Byrds co-founder Roger McGuinn has recorded and performed numerous times with Dylan over the years and told us that above all else, he rates Dylan as one of rock's greatest poets: “I've always admired Bob's work, and we've gotten along well over the years. I think Bob's most admirable quality is his sense of songwriting ability, his lyrics. I've compared him to Shakespeare.”
Chrissie Hynde of the Pretenders says that even today, Dylan remains peerless: “Dylan, he's just the greatest songwriter of all time, I think. You could do album after album of his songs. I mean, there's so many of his songs that I'd like to do. I could just keep doing them.”
Pete Townshend explained that it was Bob Dylan’s work during the first half of the 1960’s that changed all his preconceived notions of songwriting upon first listen: “I suddenly realized after listening to Bob Dylan, that the song that I had written, which was ‘I can’t explain,’ y’know, to the prettiest girl in the class — ‘I love you, but I can’t explain, ‘cause I’m too shy’ — that this song was actually about being inarticulate. It was a song about being unable to explain what you felt. And he was the guy that changed the way that we used the pop lyric. He was the guy that really said, ‘You can write a song about nuclear fallout — and it can still be fun. Y’know, it’s a bizarre notion. That’s basically what happened.”

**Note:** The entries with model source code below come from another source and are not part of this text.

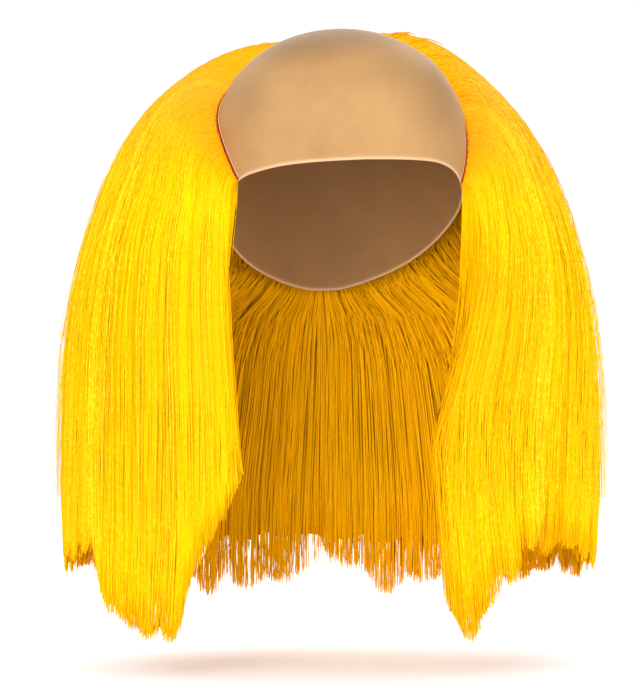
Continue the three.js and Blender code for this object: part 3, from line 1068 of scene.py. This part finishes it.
seamSettings = {
    "radius": 0.5,
    "above": 0.9,
    "grow": 0.65,
    "wander": 0.25,
    "swelling": 0.12,
    "steps": 260,
    "stitches": 210,
    "stitchReach": 0.995,  # in stations, like the next two
    "stitchStray": 0.001,
    "stitchSlant": 0.004,
    "stitchLength": 2.0,
    "stitchBow": 0.45,
    "stitchRadius": 0.18,
}


def makeSeam():
    s = seamSettings
    steps = np.arange(s["steps"])
    wander = s["wander"] * (np.sin(steps * 0.31) + 0.5 * np.sin(steps * 0.83))
    path = hairlinePoints(s["steps"], s["above"] + wander, s["grow"])[None]
    radii = s["radius"] * (1 + s["swelling"] * np.sin(steps * 1.3))[None]
    # the dark red cord is partly painted shadow along the hairline
    cord = meshFromBars("cord", sweepArrays(path, radii, path - headMiddle, 8))
    station = np.linspace(-s["stitchReach"], s["stitchReach"], s["stitches"])
    station = station + dice.normal(0, s["stitchStray"], s["stitches"])
    across = np.linspace(-0.5, 0.5, 5)
    height = hairlineHeight(station)[:, None] + s["above"] + across * s["stitchLength"]
    bow = s["grow"] + s["stitchBow"] * np.cos(across * np.pi)
    slanted = np.clip(station[:, None] + across * s["stitchSlant"], -1, 1)
    stitches = capSeat(slanted, height, bow + 0 * height)
    radii = np.full(stitches.shape[:2], s["stitchRadius"])
    threads = meshFromBars("threads", sweepArrays(stitches, radii, stitches - headMiddle, 5))
    mesh = joinedMesh("seam_track", [cord, threads])
    makeObject("seam_track", mesh, threadMaterial, "hairline_seam")


makeSeam()
print("stage: seam")

floorSettings = {"height": -0.302, "radius": 12.0, "segments": 96}


def makeFloor():
    f = floorSettings
    bm = bmesh.new()
    bmesh.ops.create_circle(bm, cap_ends=True, segments=f["segments"], radius=f["radius"])
    bmesh.ops.translate(bm, verts=bm.verts, vec=(0, 0, f["height"]))
    bmesh.ops.recalc_face_normals(bm, faces=bm.faces)
    if bm.faces[:][0].normal.z < 0:
        bmesh.ops.reverse_faces(bm, faces=bm.faces)
    mesh = bpy.data.meshes.new("studio_floor")
    bm.to_mesh(mesh)
    bm.free()
    mesh.materials.append(floorMaterial)
    obj = bpy.data.objects.new("studio_floor", mesh)
    scene.collection.objects.link(obj)


makeFloor()
print("stage: floor")
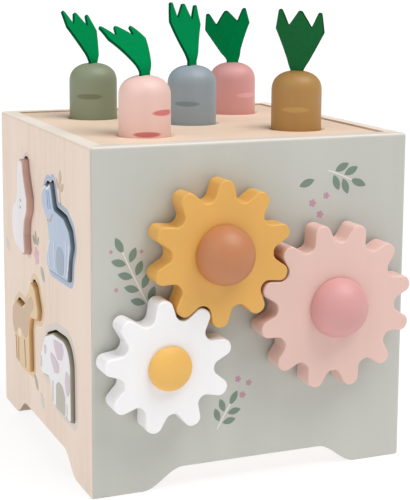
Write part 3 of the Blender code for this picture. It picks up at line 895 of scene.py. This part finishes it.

It's been over 30 years since Bob Dylan joined the Grateful Dead for a string of summer stadium gigs back in 1987. Dead drummer Mickey Hart remembers that it also took a while for Dylan to warm up to the band on a social level: “Dylan — he was a wonderful fella, I really like him. At first he was very quiet, he didn't say much in rehearsal. Jerry (Garcia) said, 'Leave him alone, y'know, let him be. He'll come around.' And then one day he sat down by me on a couch while I was watching a baseball game and we just started talking sports or something. And once he felt non-threatened and at ease, he was a bright charming wonderful person to be around.”